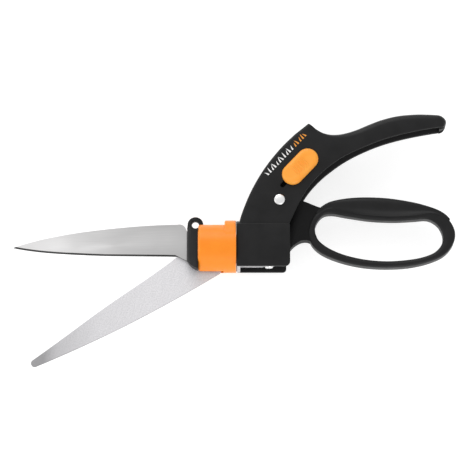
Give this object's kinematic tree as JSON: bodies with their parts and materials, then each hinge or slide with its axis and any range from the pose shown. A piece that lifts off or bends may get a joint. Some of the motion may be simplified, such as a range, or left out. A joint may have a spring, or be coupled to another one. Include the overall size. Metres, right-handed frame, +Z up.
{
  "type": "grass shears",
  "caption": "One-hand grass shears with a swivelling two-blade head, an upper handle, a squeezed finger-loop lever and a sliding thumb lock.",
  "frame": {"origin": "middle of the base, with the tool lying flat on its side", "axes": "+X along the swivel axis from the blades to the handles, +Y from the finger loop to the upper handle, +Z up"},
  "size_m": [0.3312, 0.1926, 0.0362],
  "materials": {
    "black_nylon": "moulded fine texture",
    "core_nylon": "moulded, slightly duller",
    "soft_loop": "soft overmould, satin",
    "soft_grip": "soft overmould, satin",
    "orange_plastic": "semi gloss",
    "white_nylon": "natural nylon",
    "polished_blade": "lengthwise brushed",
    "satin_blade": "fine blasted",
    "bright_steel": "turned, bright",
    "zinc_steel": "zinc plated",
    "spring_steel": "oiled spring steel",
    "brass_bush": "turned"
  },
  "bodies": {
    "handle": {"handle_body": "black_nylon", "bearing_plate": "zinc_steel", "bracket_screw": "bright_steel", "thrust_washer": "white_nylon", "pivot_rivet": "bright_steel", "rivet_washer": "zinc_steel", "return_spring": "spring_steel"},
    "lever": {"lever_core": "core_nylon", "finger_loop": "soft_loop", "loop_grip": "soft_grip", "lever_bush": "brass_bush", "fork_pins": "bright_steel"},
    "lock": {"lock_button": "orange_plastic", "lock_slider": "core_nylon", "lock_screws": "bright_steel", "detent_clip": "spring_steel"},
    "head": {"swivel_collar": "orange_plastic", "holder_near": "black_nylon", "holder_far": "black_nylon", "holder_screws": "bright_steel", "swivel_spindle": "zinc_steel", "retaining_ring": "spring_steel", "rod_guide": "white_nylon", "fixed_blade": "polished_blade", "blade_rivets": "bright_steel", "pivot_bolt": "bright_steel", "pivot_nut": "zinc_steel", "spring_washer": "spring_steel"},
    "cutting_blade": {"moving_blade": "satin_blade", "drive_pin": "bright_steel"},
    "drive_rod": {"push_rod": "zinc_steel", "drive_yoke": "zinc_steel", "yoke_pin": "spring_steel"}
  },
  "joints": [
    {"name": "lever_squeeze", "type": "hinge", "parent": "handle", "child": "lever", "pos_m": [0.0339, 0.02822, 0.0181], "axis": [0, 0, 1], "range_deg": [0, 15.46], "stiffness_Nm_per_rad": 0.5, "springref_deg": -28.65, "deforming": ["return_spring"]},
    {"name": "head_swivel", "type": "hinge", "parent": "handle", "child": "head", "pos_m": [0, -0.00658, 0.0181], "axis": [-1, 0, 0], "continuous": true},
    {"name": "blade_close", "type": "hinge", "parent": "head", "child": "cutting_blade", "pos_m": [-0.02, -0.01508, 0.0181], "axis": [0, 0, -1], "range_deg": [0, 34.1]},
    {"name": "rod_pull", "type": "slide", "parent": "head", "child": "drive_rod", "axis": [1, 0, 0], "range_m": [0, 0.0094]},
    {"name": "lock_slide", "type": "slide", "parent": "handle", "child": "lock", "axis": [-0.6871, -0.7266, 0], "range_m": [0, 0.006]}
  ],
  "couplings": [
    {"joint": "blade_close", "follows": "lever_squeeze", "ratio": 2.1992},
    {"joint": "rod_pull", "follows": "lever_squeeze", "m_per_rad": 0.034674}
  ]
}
...
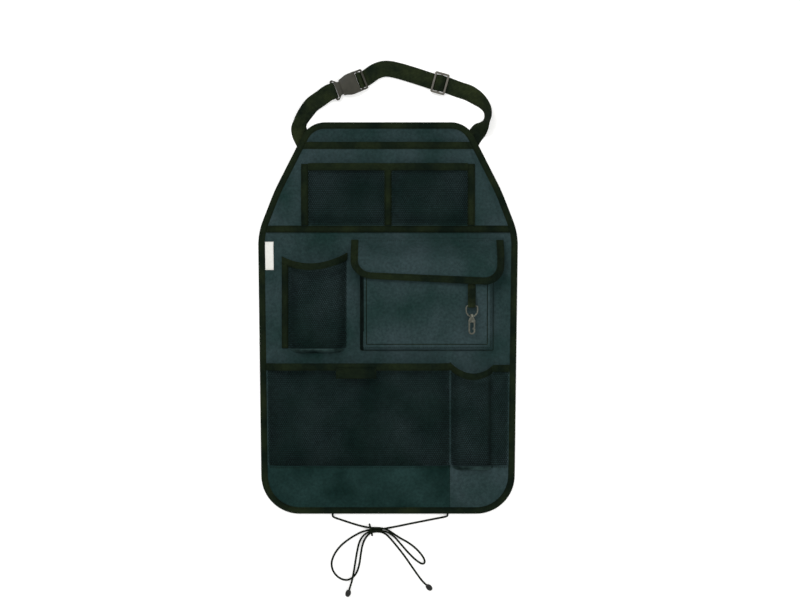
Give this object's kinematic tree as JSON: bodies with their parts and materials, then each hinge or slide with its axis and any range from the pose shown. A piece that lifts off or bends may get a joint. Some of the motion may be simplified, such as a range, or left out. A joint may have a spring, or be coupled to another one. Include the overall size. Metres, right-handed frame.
---
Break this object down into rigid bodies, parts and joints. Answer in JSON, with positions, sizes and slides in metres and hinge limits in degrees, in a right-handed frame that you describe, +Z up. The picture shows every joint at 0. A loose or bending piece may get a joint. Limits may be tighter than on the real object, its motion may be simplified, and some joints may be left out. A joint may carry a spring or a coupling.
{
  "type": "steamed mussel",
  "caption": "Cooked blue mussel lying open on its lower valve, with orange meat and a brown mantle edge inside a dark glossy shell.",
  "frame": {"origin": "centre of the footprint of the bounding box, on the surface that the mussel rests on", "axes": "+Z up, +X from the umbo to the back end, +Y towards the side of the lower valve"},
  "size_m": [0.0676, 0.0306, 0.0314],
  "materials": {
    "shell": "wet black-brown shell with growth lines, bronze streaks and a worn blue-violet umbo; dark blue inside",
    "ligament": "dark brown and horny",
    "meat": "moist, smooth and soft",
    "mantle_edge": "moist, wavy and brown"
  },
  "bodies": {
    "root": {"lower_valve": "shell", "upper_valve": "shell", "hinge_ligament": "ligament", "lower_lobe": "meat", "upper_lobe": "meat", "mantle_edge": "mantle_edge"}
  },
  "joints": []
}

• [The request] Where does the word "bends" appear in the listing? List each line that holds it.

• [Result for this task]
Give this object's kinematic tree as JSON: bodies with their parts and materials, then each hinge or slide with its axis and any range from the pose shown. A piece that lifts off or bends may get a joint. Some of the motion may be simplified, such as a range, or left out. A joint may have a spring, or be coupled to another one. Include the overall size. Metres, right-handed frame, +Z up.
Give this object's kinematic tree as JSON: bodies with their parts and materials, then each hinge or slide with its axis and any range from the pose shown. A piece that lifts off or bends may get a joint. Some of the motion may be simplified, such as a range, or left out. A joint may have a spring, or be coupled to another one. Include the overall size. Metres, right-handed frame.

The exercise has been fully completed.